▶ Task statement:
Produce an exact copy of all the records.

▶ Data section:
Start

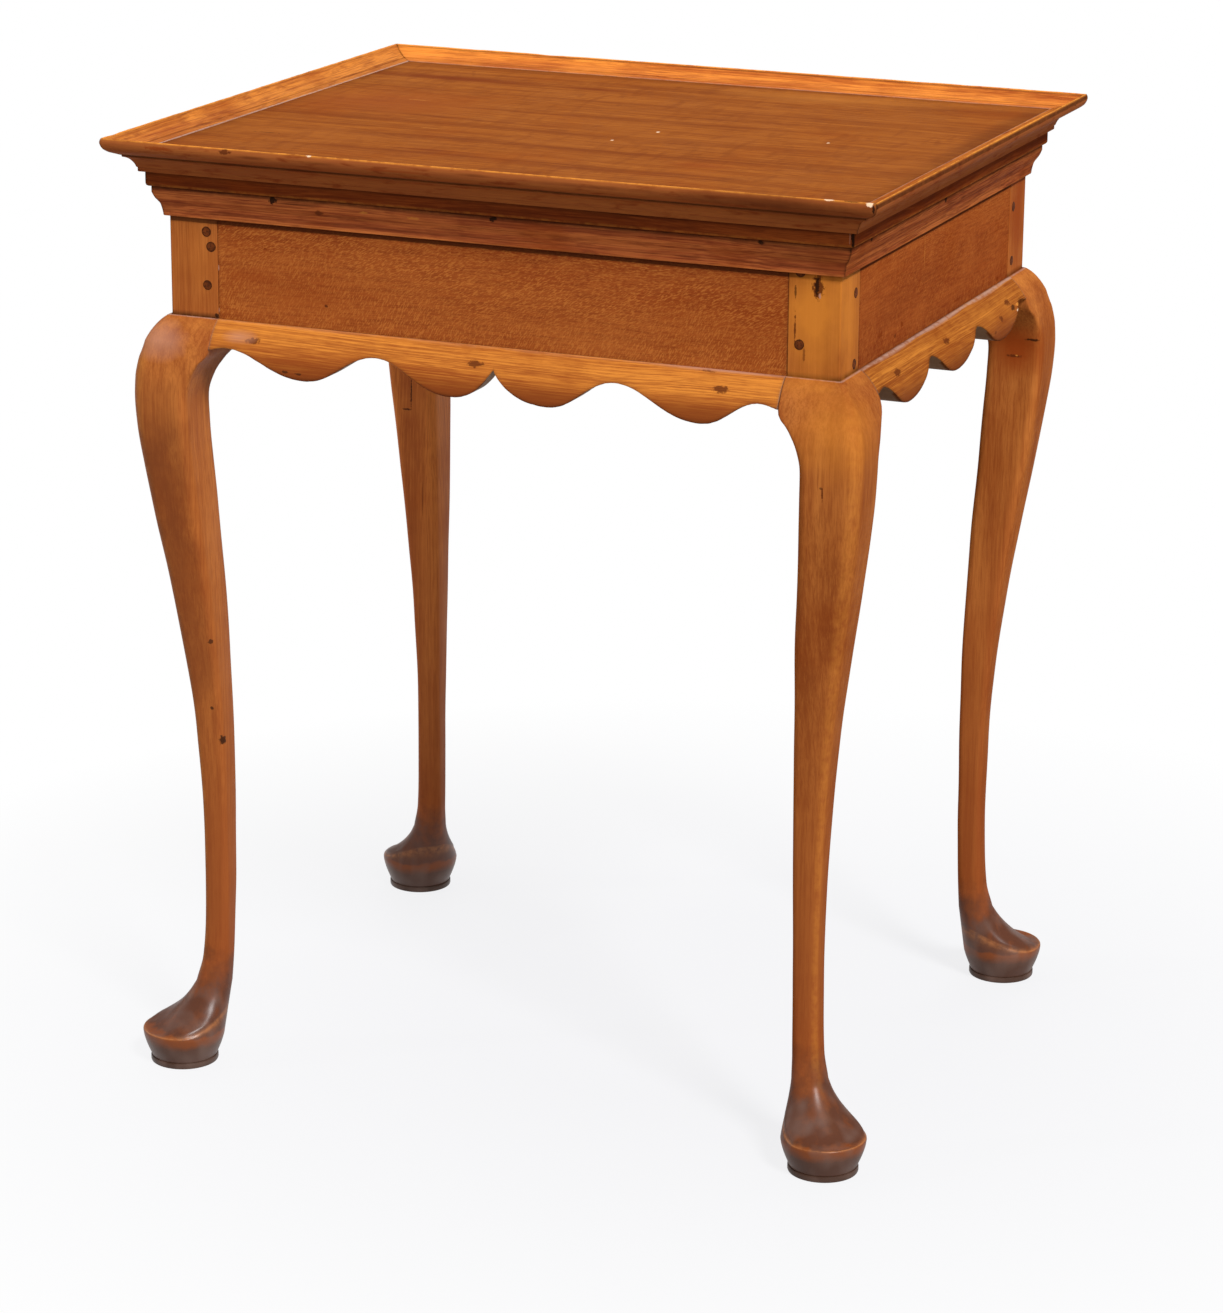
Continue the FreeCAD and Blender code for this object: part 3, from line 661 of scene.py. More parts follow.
# Tray rim, edge strips and bed mouldings. Lists by side run front, right, back, left.
rim = {
    "name": "trayRim_{}", "node": "rim_moulding_", "slot": "moulding_wood", "wood": "rim",
    # shares of the width and, going down, of the height
    "nose": ((0.90, 0.03), (0.955, 0.0), (1.0, 0.13), (0.93, 0.30), (0.79, 0.405)),
    "bevel": ((0.53, 0.50), (0.48, 0.505)),
    "cove": ((0.48, 0.56), (0.385, 0.59), (0.28, 0.66), (0.19, 0.77), (0.14, 0.88)), "fillet": 0.11,
    "hollow": ((0.0, 0.0), (0.25, 0.085), (0.5, 0.26), (0.72, 0.52), (0.90, 0.88)), "foot": 0.0004,
    "groove": 0.31, "grooveDepth": 0.0005, "grooveWidth": 0.0005, "wander": 0.0006, "gap": 0.0035,
    "tone": (1.02, 1.02, 1.38, 1.02), "figure": (1.0, 1.0, 0.35, 0.6),
    "cracks": (0.0, 0.75, 0.60, 0.25), "cracksAt": (0.885, 0.992),     # dark lines beside the crest
    "wax": (0.9, 0.5, 0.4, 0.9),        # pale polish along the board
    "marks": {"front": [
        (-191.8, -243, 707.5, 5, 6, 2, "brown", 0.9),
        (-245, -243, 706, 12, 6, 1.6, "ruddy", 0.8),
        (-171, -243, 705, 16, 6, 1.4, "brown", 0.65),
        (-126, -243, 709.8, 2.2, 3, 1, "pale", 0.95),
        (-120, -243, 705, 20, 6, 1.4, "brown", 0.5),
        (-60, -243, 704, 35, 6, 1.2, "ruddy", 0.7),
        (0, -243, 706, 16, 6, 1.4, "brown", 0.55),
        (90, -243, 705, 50, 6, 1.8, "brown", 0.45),
        (210, -243, 705, 90, 8, 6, "brown", 0.75),
        (235, -238, 696, 70, 20, 10, "brown", 0.5),
        (236.9, -242, 710, 4.5, 3, 0.9, "gold", 0.9),
        (258, -243, 710, 4, 2, 1, "pale", 0.8),
        (287, -243.2, 709, 2.8, 2, 2, "pale", 0.95),
        (289.5, -244, 706, 0.9, 3, 5, "dark", 0.9),
        (274, -242.5, 710, 8, 0.8, 0.8, "dark", 0.8),
    ]},
}
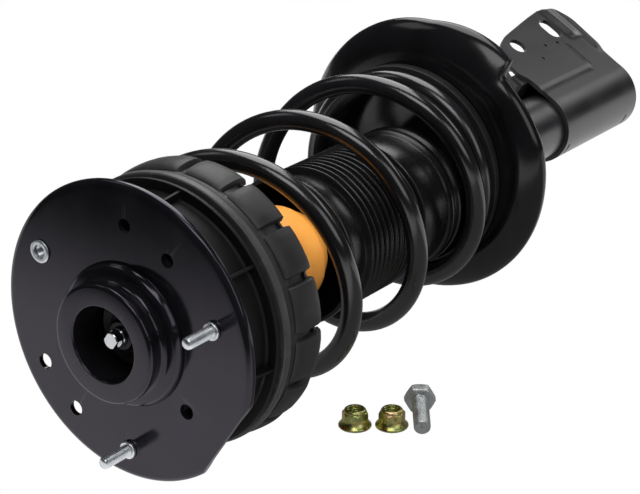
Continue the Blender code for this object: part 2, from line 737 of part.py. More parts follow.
def make_finishes():
    material("cutter", (1, 0, 1), 1)
    return {
        "gloss_black": material("gloss_black", (0.012, 0.012, 0.014), 0.25),
        "satin_black": material("satin_black", (0.018, 0.018, 0.02), 0.42),
        "powder_coat": material("powder_coat", (0.02, 0.02, 0.022), 0.35),
        "filled_plastic": material("filled_plastic", (0.018, 0.018, 0.02), 0.45),
        "rubber": material("rubber", (0.025, 0.025, 0.027), 0.75),
        "dark_plastic": material("dark_plastic", (0.015, 0.015, 0.016), 0.5),
        "orange_foam": material("orange_foam", (0.85, 0.38, 0.06), 0.45),
        "zinc": material("zinc", (0.62, 0.64, 0.65), 0.35, 1),
        "yellow_zinc": material("yellow_zinc", (0.5, 0.42, 0.16), 0.35, 1),
        "steel": material("steel", (0.4, 0.4, 0.41), 0.4, 1),
        "bare_steel": material("bare_steel", (0.5, 0.5, 0.5), 0.35, 1),
        "chrome": material("chrome", (0.65, 0.66, 0.68), 0.15, 1),
    }


def main():
    clear_scene()
    finishes = make_finishes()
    top = empty("top_mount_frame")
    swivel = empty("steering_axis", top)
    travel = empty("travel_axis", swivel)

    mount_plate(top, finishes)
    mount_boss(top, finishes)
    for i, (radius, angle) in enumerate(STUDS):
        stud(f"mount_stud_{i + 1}", top, finishes, radius, angle)
    threaded_insert(top, finishes)
    housing(top, finishes)
    rod_fastening(top, finishes)
    upper_race(top, finishes)
    piston_rod(top, finishes)
    piston(top, finishes)
    bump_stop(top, finishes)

    bearing_cage(swivel, finishes)
    lower_race(swivel, finishes)
    upper_seat(swivel, finishes)
    upper_insulator(swivel, finishes)
    coil_spring(swivel, finishes)
    dust_boot(swivel, finishes)

    strut_tube(travel, finishes)
    damper_insides(travel, finishes)
    lower_seat(travel, finishes)
    lower_insulator(travel, finishes)
    knuckle_bracket(travel, finishes)
    bracket_brace(travel, finishes)

    for i, (x, y) in enumerate(NUT_PLACES):
        place = empty(f"nut_{i + 1}_place", None, (x, y, FLOOR_Z))
        place.rotation_euler = (0, 0, math.radians(20 + 25 * i))
        flange_nut(f"flange_nut_{i + 1}", place, finishes)
    place = empty("bolt_place", None, (*BOLT_PLACE, FLOOR_Z + BOLT_AXIS_HEIGHT))
    place.rotation_euler = (0, BOLT_PITCH, BOLT_TURN)
    loose_bolt(place, finishes)


main()
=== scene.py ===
"""The finished look of the suspension strut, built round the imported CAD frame.

The strut's axis is the X axis. Lengths inside the shape functions are millimetres, as their names
or notes say, and everything that reaches Blender is metres.
"""

import math

import bmesh
import bpy
from mathutils import Euler, Matrix, Vector

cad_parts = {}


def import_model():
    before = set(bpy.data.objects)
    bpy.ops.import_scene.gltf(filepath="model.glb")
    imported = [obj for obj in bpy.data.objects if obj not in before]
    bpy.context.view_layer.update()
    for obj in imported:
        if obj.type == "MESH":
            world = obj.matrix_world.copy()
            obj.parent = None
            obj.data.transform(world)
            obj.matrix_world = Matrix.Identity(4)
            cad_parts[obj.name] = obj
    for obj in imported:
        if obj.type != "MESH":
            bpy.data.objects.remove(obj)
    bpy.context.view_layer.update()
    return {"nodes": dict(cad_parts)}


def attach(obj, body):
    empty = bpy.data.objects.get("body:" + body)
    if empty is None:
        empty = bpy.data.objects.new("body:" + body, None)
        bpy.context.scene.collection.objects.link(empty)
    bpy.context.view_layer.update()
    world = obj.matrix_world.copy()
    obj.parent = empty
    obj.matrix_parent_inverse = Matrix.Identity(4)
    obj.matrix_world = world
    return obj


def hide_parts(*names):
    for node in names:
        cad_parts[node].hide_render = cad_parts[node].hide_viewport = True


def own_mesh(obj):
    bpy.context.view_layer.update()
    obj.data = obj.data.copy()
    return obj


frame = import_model()

MM = 0.001
TAU = math.tau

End

▶ Complete output:
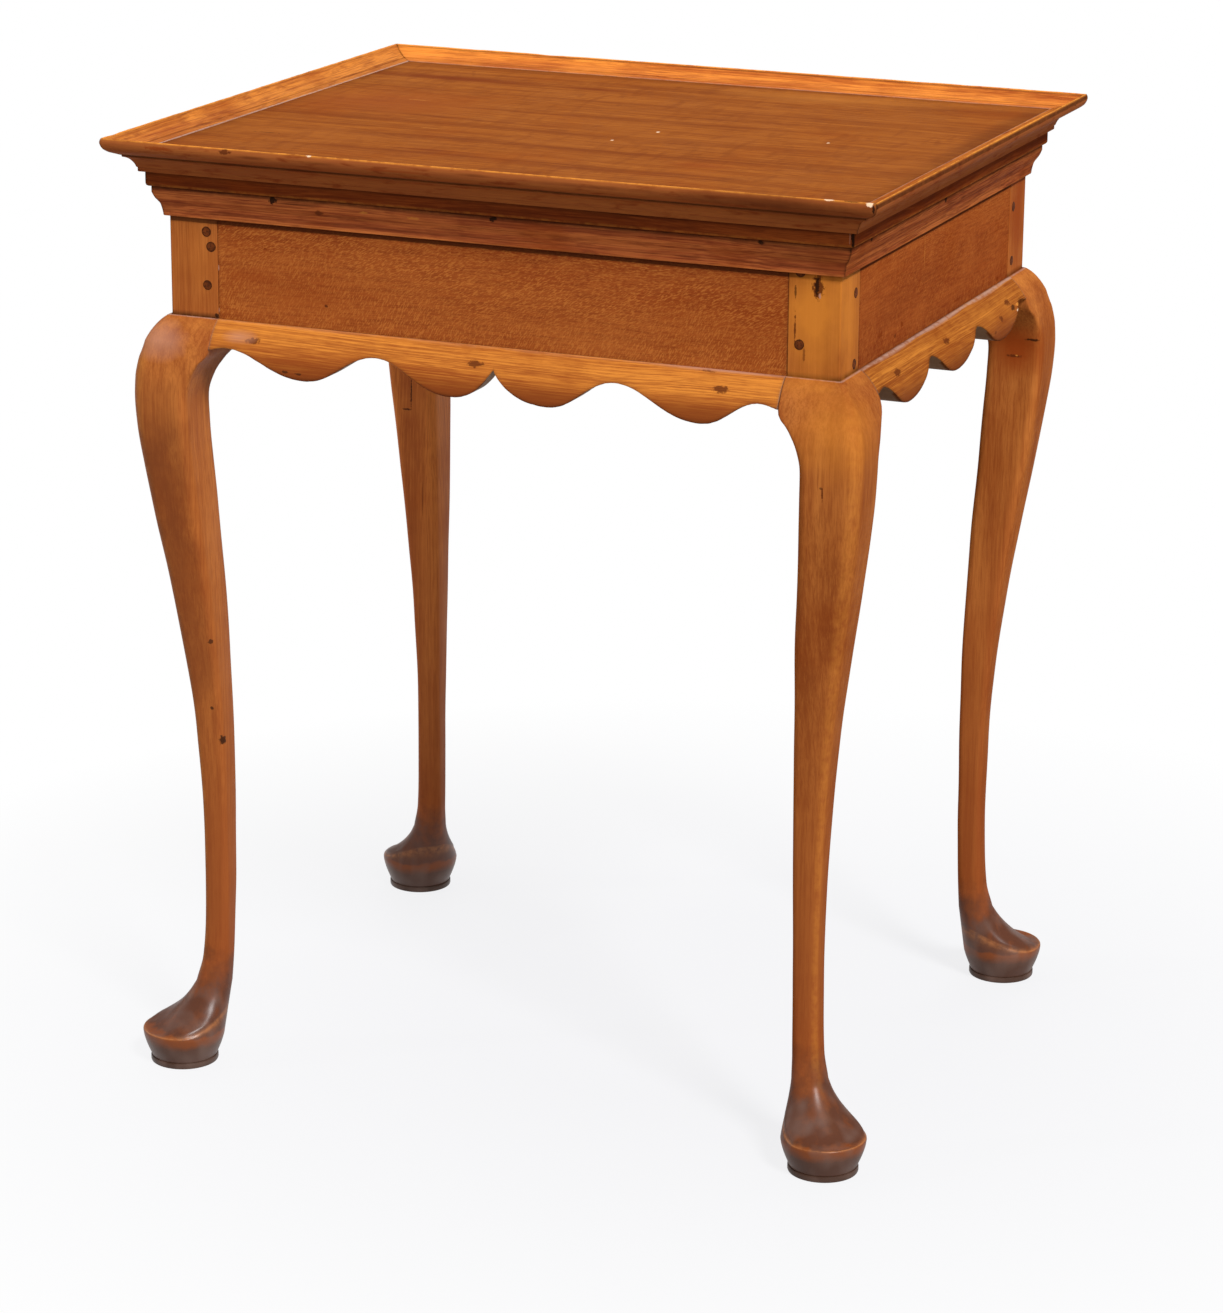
Continue the FreeCAD and Blender code for this object: part 3, from line 661 of scene.py. More parts follow.
# Tray rim, edge strips and bed mouldings. Lists by side run front, right, back, left.
rim = {
    "name": "trayRim_{}", "node": "rim_moulding_", "slot": "moulding_wood", "wood": "rim",
    # shares of the width and, going down, of the height
    "nose": ((0.90, 0.03), (0.955, 0.0), (1.0, 0.13), (0.93, 0.30), (0.79, 0.405)),
    "bevel": ((0.53, 0.50), (0.48, 0.505)),
    "cove": ((0.48, 0.56), (0.385, 0.59), (0.28, 0.66), (0.19, 0.77), (0.14, 0.88)), "fillet": 0.11,
    "hollow": ((0.0, 0.0), (0.25, 0.085), (0.5, 0.26), (0.72, 0.52), (0.90, 0.88)), "foot": 0.0004,
    "groove": 0.31, "grooveDepth": 0.0005, "grooveWidth": 0.0005, "wander": 0.0006, "gap": 0.0035,
    "tone": (1.02, 1.02, 1.38, 1.02), "figure": (1.0, 1.0, 0.35, 0.6),
    "cracks": (0.0, 0.75, 0.60, 0.25), "cracksAt": (0.885, 0.992),     # dark lines beside the crest
    "wax": (0.9, 0.5, 0.4, 0.9),        # pale polish along the board
    "marks": {"front": [
        (-191.8, -243, 707.5, 5, 6, 2, "brown", 0.9),
        (-245, -243, 706, 12, 6, 1.6, "ruddy", 0.8),
        (-171, -243, 705, 16, 6, 1.4, "brown", 0.65),
        (-126, -243, 709.8, 2.2, 3, 1, "pale", 0.95),
        (-120, -243, 705, 20, 6, 1.4, "brown", 0.5),
        (-60, -243, 704, 35, 6, 1.2, "ruddy", 0.7),
        (0, -243, 706, 16, 6, 1.4, "brown", 0.55),
        (90, -243, 705, 50, 6, 1.8, "brown", 0.45),
        (210, -243, 705, 90, 8, 6, "brown", 0.75),
        (235, -238, 696, 70, 20, 10, "brown", 0.5),
        (236.9, -242, 710, 4.5, 3, 0.9, "gold", 0.9),
        (258, -243, 710, 4, 2, 1, "pale", 0.8),
        (287, -243.2, 709, 2.8, 2, 2, "pale", 0.95),
        (289.5, -244, 706, 0.9, 3, 5, "dark", 0.9),
        (274, -242.5, 710, 8, 0.8, 0.8, "dark", 0.8),
    ]},
}
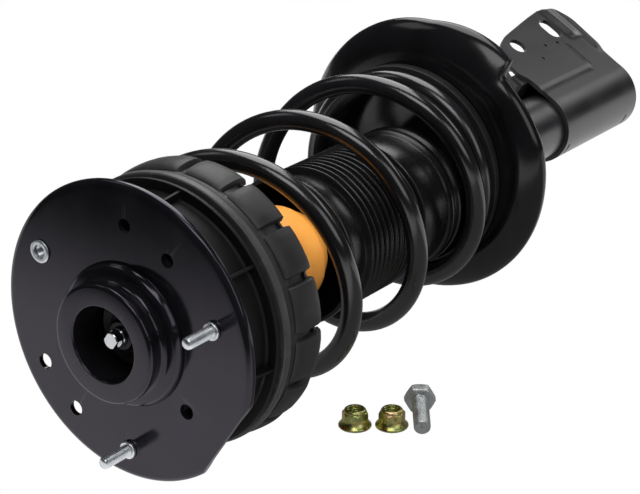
Continue the Blender code for this object: part 2, from line 737 of part.py. More parts follow.
def make_finishes():
    material("cutter", (1, 0, 1), 1)
    return {
        "gloss_black": material("gloss_black", (0.012, 0.012, 0.014), 0.25),
        "satin_black": material("satin_black", (0.018, 0.018, 0.02), 0.42),
        "powder_coat": material("powder_coat", (0.02, 0.02, 0.022), 0.35),
        "filled_plastic": material("filled_plastic", (0.018, 0.018, 0.02), 0.45),
        "rubber": material("rubber", (0.025, 0.025, 0.027), 0.75),
        "dark_plastic": material("dark_plastic", (0.015, 0.015, 0.016), 0.5),
        "orange_foam": material("orange_foam", (0.85, 0.38, 0.06), 0.45),
        "zinc": material("zinc", (0.62, 0.64, 0.65), 0.35, 1),
        "yellow_zinc": material("yellow_zinc", (0.5, 0.42, 0.16), 0.35, 1),
        "steel": material("steel", (0.4, 0.4, 0.41), 0.4, 1),
        "bare_steel": material("bare_steel", (0.5, 0.5, 0.5), 0.35, 1),
        "chrome": material("chrome", (0.65, 0.66, 0.68), 0.15, 1),
    }


def main():
    clear_scene()
    finishes = make_finishes()
    top = empty("top_mount_frame")
    swivel = empty("steering_axis", top)
    travel = empty("travel_axis", swivel)

    mount_plate(top, finishes)
    mount_boss(top, finishes)
    for i, (radius, angle) in enumerate(STUDS):
        stud(f"mount_stud_{i + 1}", top, finishes, radius, angle)
    threaded_insert(top, finishes)
    housing(top, finishes)
    rod_fastening(top, finishes)
    upper_race(top, finishes)
    piston_rod(top, finishes)
    piston(top, finishes)
    bump_stop(top, finishes)

    bearing_cage(swivel, finishes)
    lower_race(swivel, finishes)
    upper_seat(swivel, finishes)
    upper_insulator(swivel, finishes)
    coil_spring(swivel, finishes)
    dust_boot(swivel, finishes)

    strut_tube(travel, finishes)
    damper_insides(travel, finishes)
    lower_seat(travel, finishes)
    lower_insulator(travel, finishes)
    knuckle_bracket(travel, finishes)
    bracket_brace(travel, finishes)

    for i, (x, y) in enumerate(NUT_PLACES):
        place = empty(f"nut_{i + 1}_place", None, (x, y, FLOOR_Z))
        place.rotation_euler = (0, 0, math.radians(20 + 25 * i))
        flange_nut(f"flange_nut_{i + 1}", place, finishes)
    place = empty("bolt_place", None, (*BOLT_PLACE, FLOOR_Z + BOLT_AXIS_HEIGHT))
    place.rotation_euler = (0, BOLT_PITCH, BOLT_TURN)
    loose_bolt(place, finishes)


main()
=== scene.py ===
"""The finished look of the suspension strut, built round the imported CAD frame.

The strut's axis is the X axis. Lengths inside the shape functions are millimetres, as their names
or notes say, and everything that reaches Blender is metres.
"""

import math

import bmesh
import bpy
from mathutils import Euler, Matrix, Vector

cad_parts = {}


def import_model():
    before = set(bpy.data.objects)
    bpy.ops.import_scene.gltf(filepath="model.glb")
    imported = [obj for obj in bpy.data.objects if obj not in before]
    bpy.context.view_layer.update()
    for obj in imported:
        if obj.type == "MESH":
            world = obj.matrix_world.copy()
            obj.parent = None
            obj.data.transform(world)
            obj.matrix_world = Matrix.Identity(4)
            cad_parts[obj.name] = obj
    for obj in imported:
        if obj.type != "MESH":
            bpy.data.objects.remove(obj)
    bpy.context.view_layer.update()
    return {"nodes": dict(cad_parts)}


def attach(obj, body):
    empty = bpy.data.objects.get("body:" + body)
    if empty is None:
        empty = bpy.data.objects.new("body:" + body, None)
        bpy.context.scene.collection.objects.link(empty)
    bpy.context.view_layer.update()
    world = obj.matrix_world.copy()
    obj.parent = empty
    obj.matrix_parent_inverse = Matrix.Identity(4)
    obj.matrix_world = world
    return obj


def hide_parts(*names):
    for node in names:
        cad_parts[node].hide_render = cad_parts[node].hide_viewport = True


def own_mesh(obj):
    bpy.context.view_layer.update()
    obj.data = obj.data.copy()
    return obj


frame = import_model()

MM = 0.001
TAU = math.tau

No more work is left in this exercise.